Research On Optimization Of Cyclone Separator Performance

Predecessors have done a lot of research work on optimization of cyclone Separator performance, and gotten a lot of experiences and conclusions. Research of this subject is based on the conclusions which predecessors got from previous studies as the theoretical basis. The research model is single and tangential import cyclone separator with a plus direct tube at the bottom of cone structure, and the object of research is the diameter (Dd) of the tube. The thesis simulates three-dimensional flow fields of three different models in CFD software. For the gas and particle flow field, the respective simulation methods are Reynolds Stress Model (RSM) and Discrete Phase Model (DPM).The research results indicate:The flow field distribution of single and tangential import cyclone separator is asymmetrical.
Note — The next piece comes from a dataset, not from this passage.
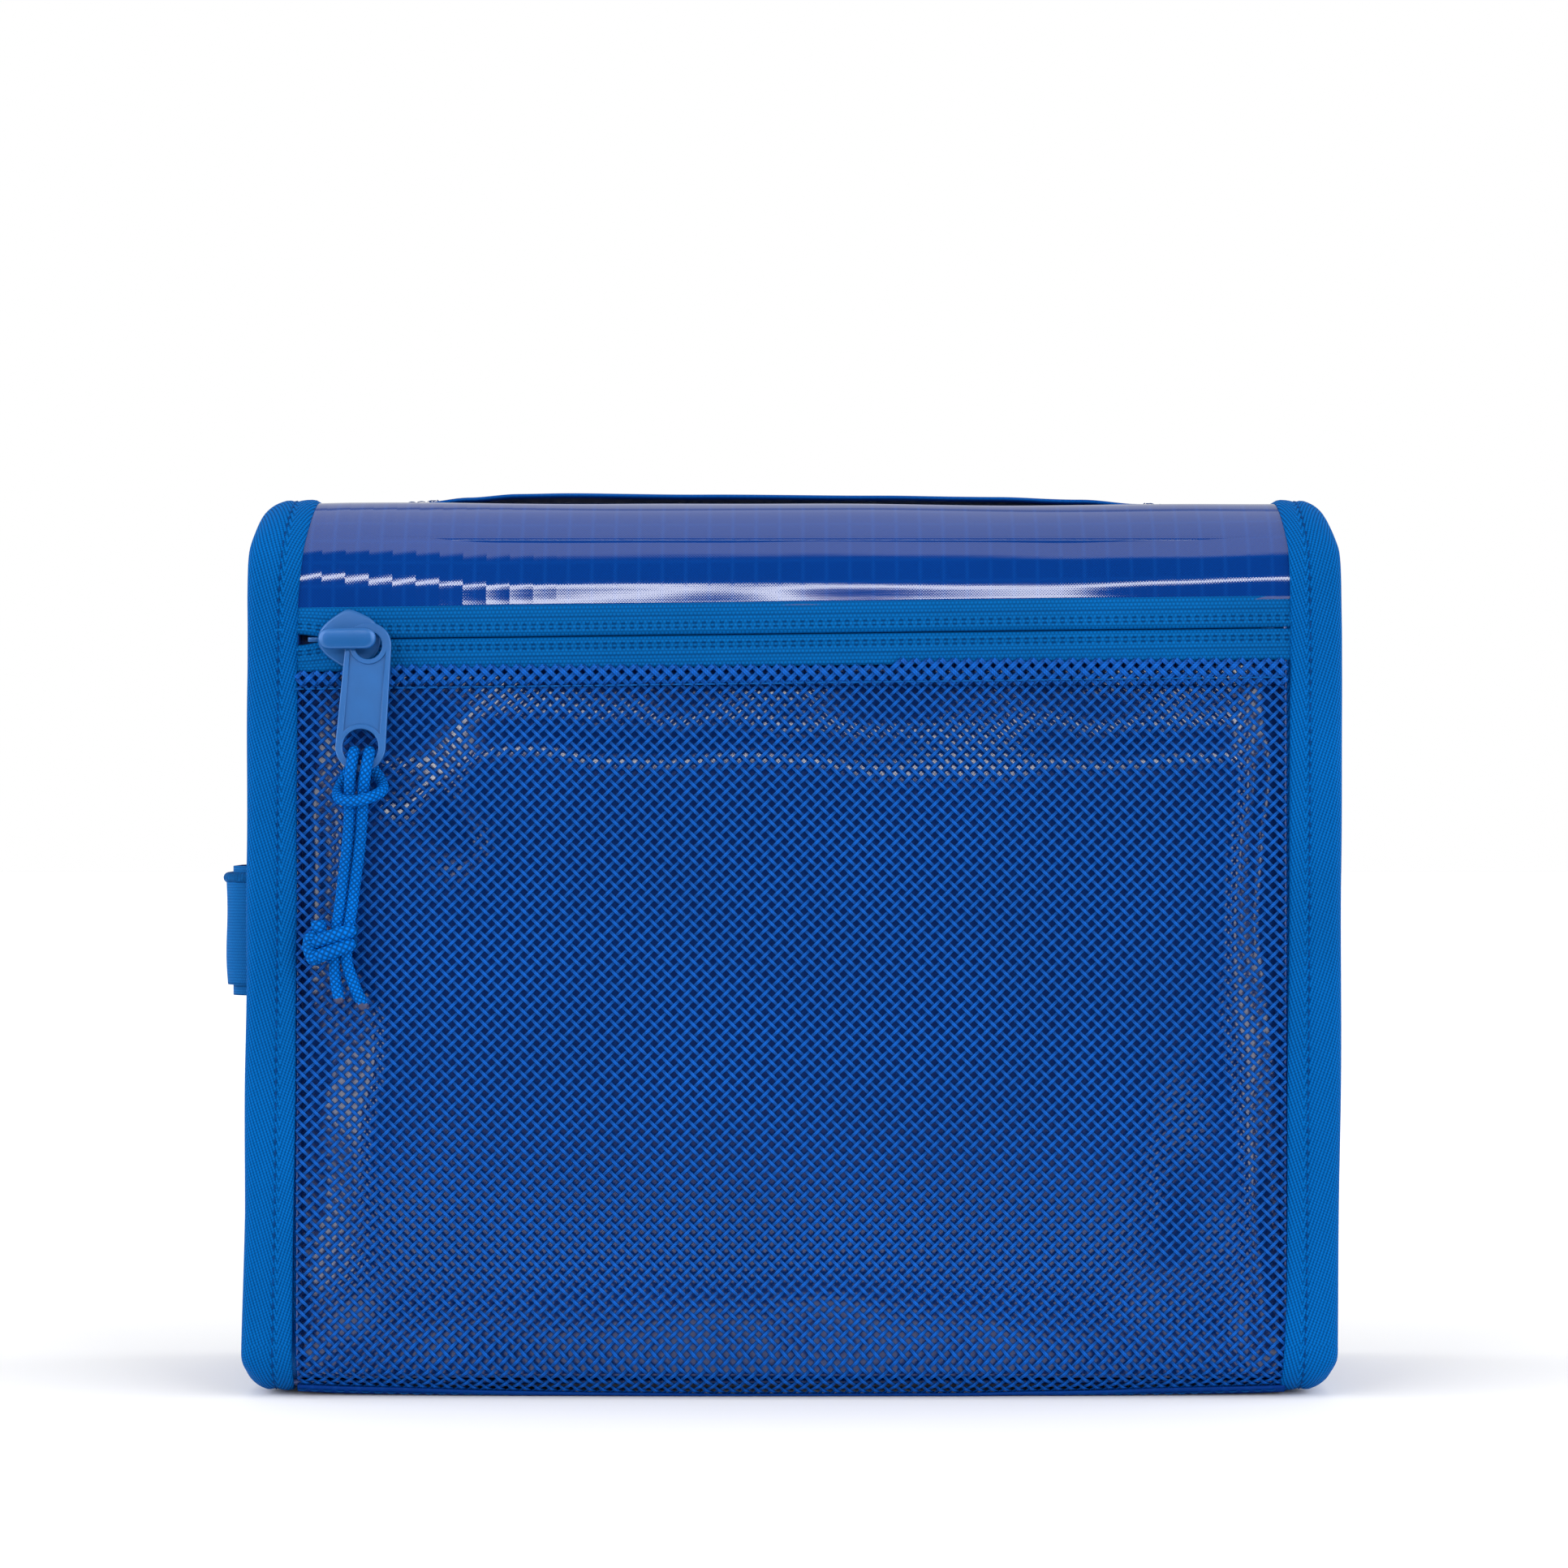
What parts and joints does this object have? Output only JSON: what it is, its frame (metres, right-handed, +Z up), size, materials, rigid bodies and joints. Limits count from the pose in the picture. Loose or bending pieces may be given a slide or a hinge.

The trail of the vortex flow drifts in straight tube space, and the drifting amplitude reduces with the Dd increases. The flow rate at hopper inlet is not zero, and it increases with the Dd increases. But Too much gas flow into the hopper will cause that the collected particles are re-rolled back to the flow field, reducing the separation efficiency. Additional straight tube will make trailing vortex introduced to the straight tube section, which can provide a chance of secondary separation for particles, enhancing the separation efficiency. In this research the role of secondary separation on the separation occupies a dominant position, and as Dd increasing, the separation efficiency increase, rather than reducing with the tangential velocity decreasing slightly in the spatial separation. Separation efficiency doesn't increases all the time with Dd increasing, but exist a best Dd which makes the separation efficiency of cyclone separator highest.